Aerial of Sabal Trail Dunnellon Compressor Station site
Aerial of the site, in 19 Questions from WWALS about Leak at Sabal Trail Dunnellon Compressor Station Site, /?p=35429

Addition: Sabal Trail wrapped it in towels, sprayed a deodorant, and waited until morning for somebody to show up to fix the leak of hazardous Mercaptan odorant. /?p=35711

None of the state or federal permitting agencies has done anything about this situation despite requests from numerous parties. The only response from two of them is that they were not even notified by Sabal Trail. State agencies that permitted Sabal Trail or sold it easements and now do nothing to deal with this chronic leak and other problems include the same Suwannee River Water Management District and Florida Department of Environmental Protection that HPS II claims will prevent problems.

Local emergency responders also were not notified by anyone other than the public calling 911, not by Sabal Trail, and not by state or federal agencies. It was the same the first time Sabal Trail leaked and when it happened again two weeks later. /?p=35916

The leak is so obviously unsafe local emergency responders backed off when they saw it, and WWALS has reported it to OSHA. /?p=35932

The Mercaptan Sabal Trail leaked in Marion County is quite hazardous, according to OSHA. Trucks of sulfuric acid for phosphate mining would be even more so, as well as the other chemicals used in that mining or released by it.

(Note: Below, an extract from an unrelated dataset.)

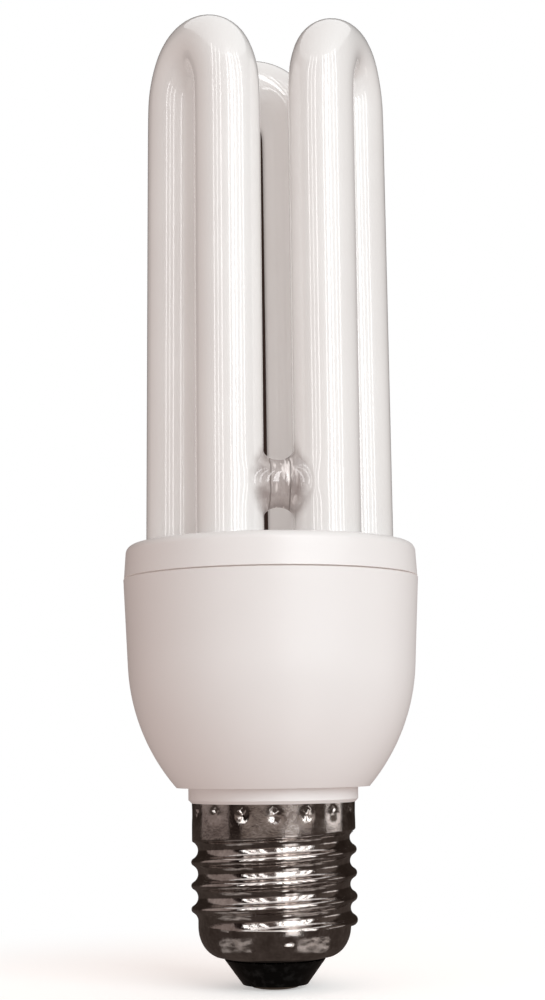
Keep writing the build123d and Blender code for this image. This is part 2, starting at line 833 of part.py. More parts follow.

Marion County Fire Rescue is repeatedly spending tax dollars to respond to a situation that was forced upon them by those same state and federal permitting agencies that continue to do nothing.

In Bradford County you have the power to stop the phosphate mine.

So the safest course is: just don’t approve it.

Thank you.

End of Transcript.

And late yesterday Sabal Trail spelled out they aren’t required to report odorant leaks to anybody: not SRWMD, not FDEP, not USACE, and not county or city governments. They didn’t say they are required to report methane leaks, either. That’s the kind of permit Bradford County would be depending upon if it permitted the phosphate mine.